As Sai Aditya commented, the crypto space currently is very siloed – the barriers to entry are very high in terms of knowledge and cost. But through the experiences we create, we should make it more accessible and integrate web3 into them just like we integrated web1 and web2.

We’ll leave it to Lenderman to summarise in his parting, powerful words:

“What I love about being an experientialist is that unlike a creative director at an ad agency who is beholden to 3 or 4 mediums, we can use whatever we want and mix, match and combine into memorable, meaningful and transformative experiences. 

I’m seeing all sorts of tools being birthed at an incredible speed in an incredibly open and lucrative way. If you take the speculative nature of crypto out of the equation, there’s still a trillion dollars out there in terms of interesting tools, applications and communities. 

If I was a golf brand and had a million dollars, I could either spend it on an influencer campaign or create an interesting way to support and elevate 10k of my uber fans in LinksDAO, who can then exponentially create experiences on my behalf for their friends and family. 

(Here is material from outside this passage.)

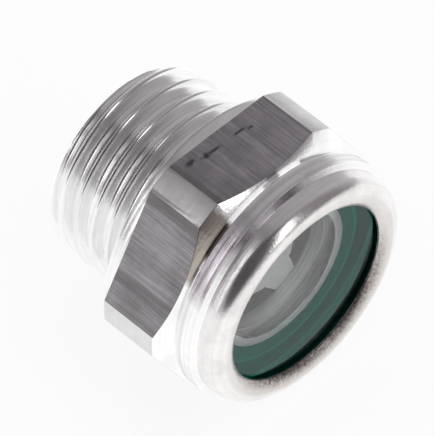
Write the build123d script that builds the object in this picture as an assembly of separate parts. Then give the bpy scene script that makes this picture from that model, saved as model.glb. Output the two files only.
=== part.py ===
from build123d import *
import os
from math import cos, radians, sin, tan

# Oil-level sight glass with a G 1/4 pipe thread, in millimetres.
# It screws into a tank wall, and the oil behind its glass shows against a small reflector.
#
# The body is one turned and milled piece of aluminium. Its thin front wall is rolled in over
# the glass after the seal and the glass have gone in, so nothing comes apart again.
#
# Frame: the origin is the centre of the sealing face. The thread points along +Y and the
# glass looks along -Y. +Z is up, and the plug lies on one flat of its hexagon.
# "Distance" is measured from the sealing face towards the glass.

# ---- driving sizes ---------------------------------------------------------------------------

# clear glass disc, which the rest of the head is built round
glass_diameter = 13.5
glass_thickness = 4.2
glass_edge = 0.15

# rubber seal of C-shaped section that grips the rim of the glass
seal_wall = 0.65
seal_base = 0.5
seal_front = 0.15
seal_front_grip = 0.3

# thin wall of the body, rolled in over the seal and the glass
lip_wall = 0.53
lip_bend_radius = 1.0
lip_past_crown = 51.26
skirt_length = 0.73

# collar behind the thin wall, and the groove behind the collar
collar_step = 0.42
collar_length = 1.18
collar_edge = 0.12
groove_depth = 0.35
groove_width = 0.1

# hexagon, with its corners turned down and its front edge chamfered
flat_step = 0.15
corner_step = 0.85
hexagon_length = 4.05
hexagon_chamfer_angle = 33.0

# round sealing boss behind the hexagon
boss_step = 0.05
boss_height = 0.9

# pipe thread G 1/4, drawn as its plain major cylinder
thread_major_diameter = 13.157
thread_length = 7.45
thread_lead_in = 0.95

# bore, stepped down to the shoulder that the reflector is pressed on to
bore_diameter = 8.9
bore_depth = 1.0
bore_step = 0.05
reflector_shoulder = 0.25
oil_bore_edge = 0.3

# raised land round the bore, inside the base of the seal
land_wall = 0.6
land_below_glass = 0.08
land_to_seal_gap = 0.04

# pressed sheet reflector: an eight-sided plate on raised arms, with a window between two arms
reflector_below_glass = 2.0
reflector_sheet = 0.4
reflector_rib_height = 0.12
reflector_window = 1.27
reflector_arm_width = 2.3
reflector_arm_tip_width = 1.75
reflector_arm_count = 4
reflector_turn = 30.0

# ---- sizes that follow from them -------------------------------------------------------------

# radii of the head, from the glass outwards
glass_radius = glass_diameter / 2
pocket_radius = glass_radius + seal_wall
skirt_radius = pocket_radius + lip_wall
collar_radius = skirt_radius + collar_step
groove_radius = collar_radius - groove_depth
flat_radius = collar_radius + flat_step
corner_radius = flat_radius + corner_step
boss_radius = flat_radius - boss_step
thread_radius = thread_major_diameter / 2

# the rolled lip: an arc outside, and a bevelled corner inside that the seal fills
bend_centre_radius = skirt_radius - lip_bend_radius
lip_corner = lip_bend_radius - lip_wall
opening_radius = bend_centre_radius - lip_bend_radius * sin(radians(lip_past_crown))

# radii of the bores
bore_radius = bore_diameter / 2
land_radius = bore_radius + land_wall
reflector_radius = bore_radius - bore_step
oil_bore_radius = reflector_radius - reflector_shoulder

# distances from the sealing face
hexagon_front = boss_height + hexagon_length
groove_back = hexagon_front + (corner_radius - groove_radius) * tan(radians(hexagon_chamfer_angle))
collar_back = groove_back + groove_width
collar_front = collar_back + collar_length
bend_start = collar_front + skirt_length
lip_underside = bend_start + lip_corner
glass_front = lip_underside - seal_front
glass_back = glass_front - glass_thickness
land_top = glass_back - land_below_glass
pocket_floor = glass_back - seal_base
bore_end = glass_back - bore_depth
reflector_back = glass_back - reflector_below_glass - reflector_rib_height - reflector_sheet


# ---- helpers ---------------------------------------------------------------------------------

def at(distance, radius):
    """A point of a half section, which is drawn beside the Y axis."""
    return (radius, -distance)


def turned(outline):
    """The solid that a closed half section makes round the axis of the plug."""
    return revolve(make_face(outline), Axis.Y)


def on_bend(angle):
    """A point on the outside of the rolled lip, at an angle from the skirt."""
    rise = lip_bend_radius * sin(radians(angle))
    reach = lip_bend_radius * cos(radians(angle))
    return at(bend_start + rise, bend_centre_radius + reach)


# ---- pieces ----------------------------------------------------------------------------------

def body_blank():
    """The turned blank: thread, boss, collar and rolled lip outside, pocket and bores inside."""
    outside = Polyline(
        at(-thread_length, oil_bore_radius + oil_bore_edge),
        at(-thread_length, thread_radius - thread_lead_in),
        at(-thread_length + thread_lead_in, thread_radius),
        at(0, thread_radius),
        at(0, boss_radius),
        at(boss_height, boss_radius),
        at(boss_height, corner_radius),
        at(hexagon_front, corner_radius),
        at(groove_back, groove_radius),
        at(collar_back, groove_radius),
        at(collar_back, collar_radius - collar_edge),
        at(collar_back + collar_edge, collar_radius),
        at(collar_front - collar_edge, collar_radius),
        at(collar_front, collar_radius - collar_edge),
        at(collar_front, skirt_radius),
        at(bend_start, skirt_radius),
    )
    lip_angle = 90 + lip_past_crown
    lip = ThreePointArc(on_bend(0), on_bend(lip_angle / 2), on_bend(lip_angle))
    inside = Polyline(
        on_bend(lip_angle),
        at(lip_underside, opening_radius),
        at(lip_underside, bend_centre_radius),
        at(bend_start, pocket_radius),
        at(pocket_floor, pocket_radius),
        at(pocket_floor, land_radius),
        at(land_top, land_radius),
        at(land_top, bore_radius),
        at(bore_end, bore_radius),
        at(bore_end, reflector_radius),
        at(reflector_back, reflector_radius),
        at(reflector_back, oil_bore_radius),
        at(-thread_length + oil_bore_edge, oil_bore_radius),
        at(-thread_length, oil_bore_radius + oil_bore_edge),
    )
    return turned(outside + lip + inside)


def flats_cutter():
    """What the milling of the six flats takes away, from the boss to the groove."""
    start = Plane.XZ.offset(boss_height)
    waste = Circle(2 * corner_radius) - RegularPolygon(flat_radius, 6, major_radius=False)
    return extrude(start * waste, groove_back - boss_height)


def body():
    """The blank with its six flats."""
    return body_blank() - flats_cutter()


def glass_disc():
    """A plain disc with a fine ground edge on both faces."""
    disc = turned(Polyline(
        at(glass_back, 0),
        at(glass_back, glass_radius),
        at(glass_front, glass_radius),
        at(glass_front, 0),
        at(glass_back, 0),
    ))
    return chamfer(disc.edges().filter_by(GeomType.CIRCLE), glass_edge)


def glass_seal():
    """A ring of C-shaped section: base under the glass, wall round it, thin flange on its rim."""
    front_inner_radius = glass_radius - seal_front_grip
    base_inner_radius = land_radius + land_to_seal_gap
    return turned(Polyline(
        at(lip_underside, bend_centre_radius),
        at(lip_underside, front_inner_radius),
        at(glass_front, front_inner_radius),
        at(glass_front, glass_radius),
        at(glass_back, glass_radius),
        at(glass_back, base_inner_radius),
        at(pocket_floor, base_inner_radius),
        at(pocket_floor, pocket_radius),
        at(bend_start, pocket_radius),
        at(lip_underside, bend_centre_radius),
    ))


def reflector_arm():
    """The flat shape of one arm: straight from the centre to its root, then tapered to its tip."""
    root_radius = reflector_radius - reflector_window
    return make_face(Polyline(
        (0, -reflector_arm_width / 2),
        (root_radius, -reflector_arm_width / 2),
        (reflector_radius, -reflector_arm_tip_width / 2),
        (reflector_radius, reflector_arm_tip_width / 2),
        (root_radius, reflector_arm_width / 2),
        (0, reflector_arm_width / 2),
        (0, -reflector_arm_width / 2),
    ))


def reflector():
    """A sheet pressing whose arms end on the wall and on the shoulder of the bore."""
    seat = Plane.XZ.offset(reflector_back) * Rot(0, 0, reflector_turn)
    arms = Sketch() + PolarLocations(0, reflector_arm_count) * reflector_arm()
    cross = arms & Circle(reflector_radius)
    sides = 2 * reflector_arm_count
    plate = RegularPolygon(reflector_radius - reflector_window, sides, major_radius=False)
    sheet = extrude(seat * plate, reflector_sheet)
    ribs = extrude(seat * cross, reflector_sheet + reflector_rib_height)
    return sheet + ribs


os.makedirs("parts", exist_ok=True)
for make in (body, glass_disc, glass_seal, reflector):
    piece = make()
    piece.label = make.__name__
    export_step(piece, f"parts/{make.__name__}.step")
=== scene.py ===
from math import atan2, cos, degrees, pi, radians, sin, sqrt, tan

import bmesh
import bpy
from mathutils import Matrix, Quaternion, Vector

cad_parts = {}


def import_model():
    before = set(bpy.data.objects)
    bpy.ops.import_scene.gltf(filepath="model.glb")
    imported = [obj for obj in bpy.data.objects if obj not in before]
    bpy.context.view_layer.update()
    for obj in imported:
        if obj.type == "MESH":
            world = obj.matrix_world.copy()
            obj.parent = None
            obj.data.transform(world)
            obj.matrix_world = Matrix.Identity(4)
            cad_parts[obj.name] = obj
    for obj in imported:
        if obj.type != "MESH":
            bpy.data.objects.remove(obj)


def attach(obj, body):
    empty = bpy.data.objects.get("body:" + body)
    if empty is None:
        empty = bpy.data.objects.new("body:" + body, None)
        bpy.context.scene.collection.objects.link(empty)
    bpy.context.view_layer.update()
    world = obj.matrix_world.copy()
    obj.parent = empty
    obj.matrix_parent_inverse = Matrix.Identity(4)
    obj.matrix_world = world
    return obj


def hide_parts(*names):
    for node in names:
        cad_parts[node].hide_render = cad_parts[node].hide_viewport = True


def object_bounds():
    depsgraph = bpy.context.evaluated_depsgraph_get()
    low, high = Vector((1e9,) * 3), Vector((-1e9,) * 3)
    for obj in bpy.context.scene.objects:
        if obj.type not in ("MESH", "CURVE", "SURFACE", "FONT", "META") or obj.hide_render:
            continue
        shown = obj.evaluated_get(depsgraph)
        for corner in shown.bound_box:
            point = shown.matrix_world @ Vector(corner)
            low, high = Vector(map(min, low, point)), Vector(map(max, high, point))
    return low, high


# An oil-level sight glass: an aluminium screw plug with a clear window under a rolled lip.
# The thread points along +Y, the window looks along -Y and +Z is up. Sizes below are in
# millimetres; the objects are in metres. "Distance" runs from the sealing face to the window.

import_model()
cad_low, cad_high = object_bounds()
MM = 0.001

# ---- sizes of the pieces ---------------------------------------------------------------------

# overall sizes, from the bounds of model.glb
CORNER_RADIUS = cad_high.x / MM
FLAT_RADIUS = -cad_low.z / MM
THREAD_LENGTH = cad_high.y / MM

# radii, from the flats of the hexagon inwards
BOSS_RADIUS = FLAT_RADIUS - 0.05
COLLAR_RADIUS = FLAT_RADIUS - 0.15
GROOVE_RADIUS = COLLAR_RADIUS - 0.2
SKIRT_RADIUS = COLLAR_RADIUS - 0.42
SKIRT_FOOT_RADIUS = SKIRT_RADIUS + 0.035
POCKET_RADIUS = SKIRT_RADIUS - 0.53
GLASS_RADIUS = POCKET_RADIUS - 0.65
SEAL_OPENING_RADIUS = GLASS_RADIUS - 0.3
THREAD_RADIUS = 6.5785
LAND_RADIUS = 5.05
SEAL_BASE_RADIUS = LAND_RADIUS + 0.04
BORE_RADIUS = 4.45
REFLECTOR_RADIUS = BORE_RADIUS - 0.05
OIL_BORE_RADIUS = REFLECTOR_RADIUS - 0.25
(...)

We have the opportunity to interact with really committed, activated and lucrative communities. And isn’t that what we do from an experiential marketing perspective? We create experiences for communities, and we’re witnessing a world where these communities are being birthed and economized right in front of our eyes. 

This is the new playground. And as experience providers, what we need to do is bring our clients, our benefactors and our investors along, because we’re finding a different audience. A more committed audience, a more emboldened audience than we’ve ever had before.